- Genre: Comedy drama
- Written by: Christine Best Peter Power Peter Statner
- Country of origin: Canada
- Original language: English
- No. of seasons: 1

Production
- Producer: John Thorn
- Production location: Vancouver
- Running time: 30 minutes

Original release
- Network: CBC Television
- Release: 19 October 1962 – 12 April 1963

= Friday Island (TV series) =

Canadian comedy-drama television series

Friday Island is a Canadian comedy-drama television series which aired on CBC Television from 1962 to 1963.

==Premise==
This Vancouver-produced series was set on the fictional Friday Island in British Columbia where the Granger family has moved from Ottawa to establish a tourist lodge. The Granger parents (Lillian Carlson, Walter Marsh) and their sons Stephen (Mark de Courcey) and Tadpole (Kevin Burchett) were joined by Grandpa (James Onley), Aunt Sophie (Rae Brown) and Aunt Vi (Mildred Franklin). The Grangers were joined by other residents such as young Boomer (Reagh Cooper).
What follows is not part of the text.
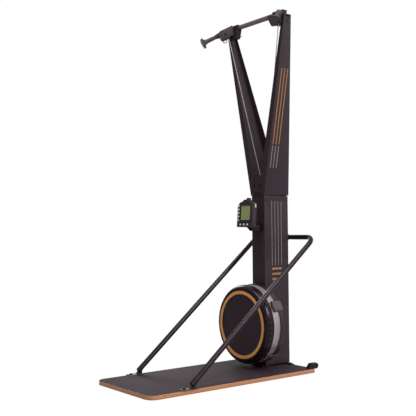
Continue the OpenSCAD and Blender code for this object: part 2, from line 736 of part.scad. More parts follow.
module return_cords() color(black) for (y = [right_drum_y, left_drum_y]) {
    cord(return_route(y + return_offset), cord_r, [0, 1, 0]);
}
module return_pulley(y) color(metal) translate([return_x, y + return_offset, return_z]) along_y()
    pulley(idler_pitch_r, cord_r);
module right_return_pulley() return_pulley(right_drum_y);
module left_return_pulley() return_pulley(left_drum_y);

// Handles
module in_handle_frame() in_head_frame() translate([0, 0, top_pitch_r]) along_x() children();
module pommel_polygon(grow, turn) polygon([for (i = [0 : 2]) for (s = [-60 : turn : 60])
    pommel_spread * [cos(120 * i), sin(120 * i)]
        + (pommel_corner_r + grow) * [cos(120 * i + s), sin(120 * i + s)]]);
module handle() color(black) in_handle_frame() difference() {
    union() {
        rotate_extrude() polygon([
            [0, handle_start], [grip_r + 2, handle_start], [grip_r + 2, handle_start + 9],
            [grip_r, handle_start + 11], [grip_r, handle_len - 34], [grip_r + 9, handle_len - 4],
            [0, handle_len - 4]
        ]);
        translate([0, 0, handle_len - pommel_t / 2]) linear_extrude(pommel_t) pommel_polygon(0, 12);
    }
    difference() {
        translate([0, 0, handle_len + pommel_t / 2 - 4]) linear_extrude(10) pommel_polygon(-6, 120);
        translate([-60, -3.5, handle_len]) cube([120, 7, 40]);
    }
}
module right_handle() handle();
module left_handle() mirror([1, 0, 0]) handle();

// Fan
module at_fan(y) translate([0, y, fan_z]) along_y() children();
module fan_profile(points) {
    translate([0, 0, fan_z]) along_y() rotate_extrude($fn = 96) polygon(points);
}
module fan_front_cover() color(black) fan_profile([
    [0, fan_front + 8], [ring_in - 2, fan_front + 8], [ring_in - 1, fan_front + ring_t],
    [ring_r + 1, fan_front + ring_t], [ring_r + 2, fan_front], [ring_r + 8, fan_front + 1],
    [fan_r + 1, cone_end], [fan_r - 2 * cone_wall, cone_end], [ring_r + 5, fan_front + 5],
    [ring_r, fan_front + ring_t + cone_wall], [ring_in + 2, fan_front + ring_t + cone_wall],
    [ring_in, fan_front + 8 + cone_wall], [0, fan_front + 8 + cone_wall]
]);
module fan_ring() color(orange) at_fan(fan_front) ring(ring_r, ring_in, ring_t);
module fan_cage() color(metal) at_fan(cone_end) ring(fan_r - 3, fan_r - 5.5, cage_w);
module fan_rear_cover() color(black) difference() {
    union() {
        fan_profile([
            [fan_bore, fan_back - 4], [fan_r - 6, fan_back - 4], [fan_r - 6, cage_end],
            [fan_r, cage_end], [rim_r, fan_back - 6], [rim_r, fan_back], [fan_bore, fan_back]
        ]);
        at_fan(fan_back) ring(48, fan_bore, col_front - fan_back);
    }
    for (i = [0 : 11]) at_fan(fan_back - 10) rotate(30 * i) translate([70, -9, 0]) cube([120, 18, 20]);
}
module rim_clamp(angle, half, h, y) {
    at_fan(y) rotate(-angle) translate([rim_r - clamp_sink, -half, 0]) cube([h + clamp_sink, 2 * half, fan_back - y]);
}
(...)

Archie (Robert Clothier) and Barbara Tremain (Niki Lipman) jointly owned the community's general store, but a picket fence divided the store with Barbara operating the post office side while Archie minded the store portion.

==Scheduling==
This half-hour series was broadcast Fridays at 5:30 p.m. from 19 October 1962 to 12 April 1963.